Students working toward a culinary arts certificate online always need an array of fresh, tasty produce on hand. However, it’s also a good idea to clear out your refrigerator’s crisper from time to time. Fortunately, there are plenty of recipes that rely on an assortment of veggies for great flavor and texture.
Try one of these easy dishes the next time you find yourself with a vegetable surplus:
Throw together a soup
“Put a vegetable to good use by incorporating it into soup.”
One of the best ways to put almost any type of vegetable to good use is by incorporating it into a hot, satisfying soup. The Kitchn offered directions that can employ up to two pounds of whatever you have handy, such as carrots, sweet potatoes, squash, celery or onions.
After weighing out your produce, chop into pieces, along with aromatics like garlic or a leek. Pour a tablespoon of olive oil into a Dutch oven, setting it over medium heat. Saute the aromatics for five minutes.
Throw in the vegetables, cooking until they are browned and softened. Season with salt and pepper as they cook. Next, add four to six cups of stock, bringing to a simmer.
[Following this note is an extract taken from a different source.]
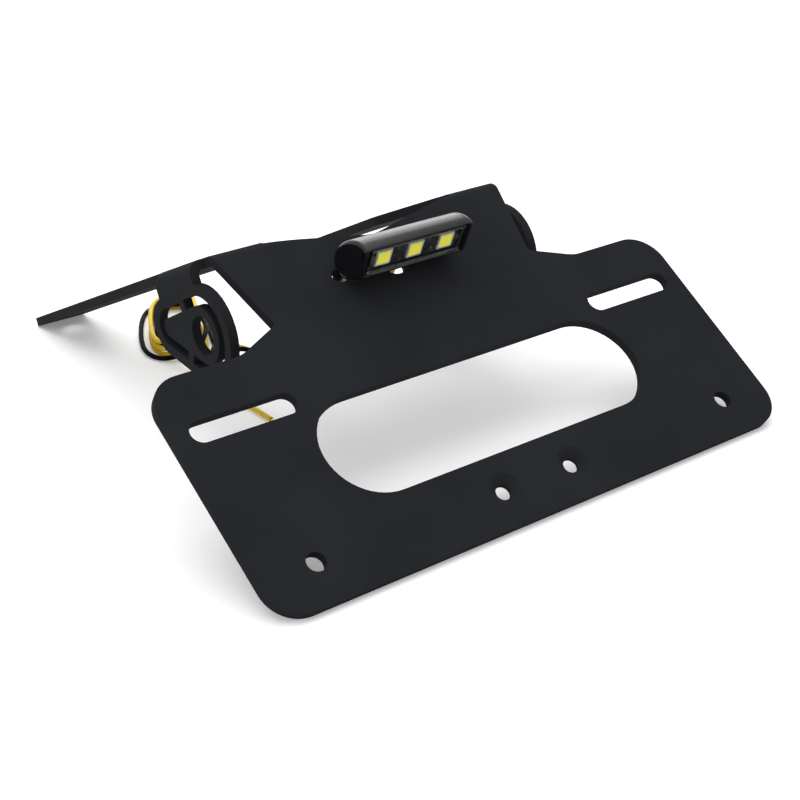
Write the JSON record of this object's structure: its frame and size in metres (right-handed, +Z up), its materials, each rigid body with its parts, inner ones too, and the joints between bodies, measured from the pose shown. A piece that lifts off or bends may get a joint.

Add a sprig of a fresh herb, like thyme or rosemary, to the broth. Then, lower the heat, cover and continue simmering for about half an hour. Taste the soup and add seasoning according to your preferences, cooking until the vegetables reach the desired softness.
Wrap them in bacon
Bacon has the power to make almost any dish irresistible, including one you make out of leftover produce. A recipe from A Spicy Perspective combines the comforting tastes of roasted veggies, thick-cut bacon and maple syrup to create the perfect snack.
First, trim carrots, parsnips and asparagus. Cut the carrots and parsnips into pieces that are roughly the same size as the asparagus stalks. Form the vegetables into bundles that include three pieces of each, and tie them together with pieces of bacon.
Place the bundles on a rimmed baking sheet lined with parchment paper, adding salt and pepper. Roast in an oven set to 450 degrees Fahrenheit for 20 minutes.
Meanwhile, create a glaze by using a whisk to combine maple syrup, apple cider vinegar, salt and ground cumin and ginger. Drizzle the glaze over the bacon-wrapped vegetables. Then, return to the oven for five minutes.
A stir-fry is an easy and delicious way to use up leftover veggies..
Prepare a classic stir-fry
Stir-fry is a weekday dinner tradition that’s also an ideal way to use up whatever ingredients you have lying around. The Pioneer Woman provided a recipe designed to make the most of your vegetable supply. It starts with making a sauce by combining half a cup of soy sauce with two tablespoons each of sherry, brown sugar, cornstarch and sriracha, plus some fresh ginger.
In a large skillet, warm peanut oil on medium-high heat. Saute chunks of onion and bell peppers for two or three minutes before adding minced garlic. A minute later, throw in zucchini, followed by broccoli and baby corn.
After a couple more minutes, stir in the sauce. Let the veggies cook in the sauce for about two minutes, watching for the mixture to thicken. Serve the stir fry with rice or noodles, topped off with sesame seeds.
Culinary academy graduates learn how to adapt dishes according to the ingredients they have available. With the right techniques, vegetables are among the most versatile items in your kitchen. Instead of wasting any, find exciting new ways to put them to work in a flavorful meal.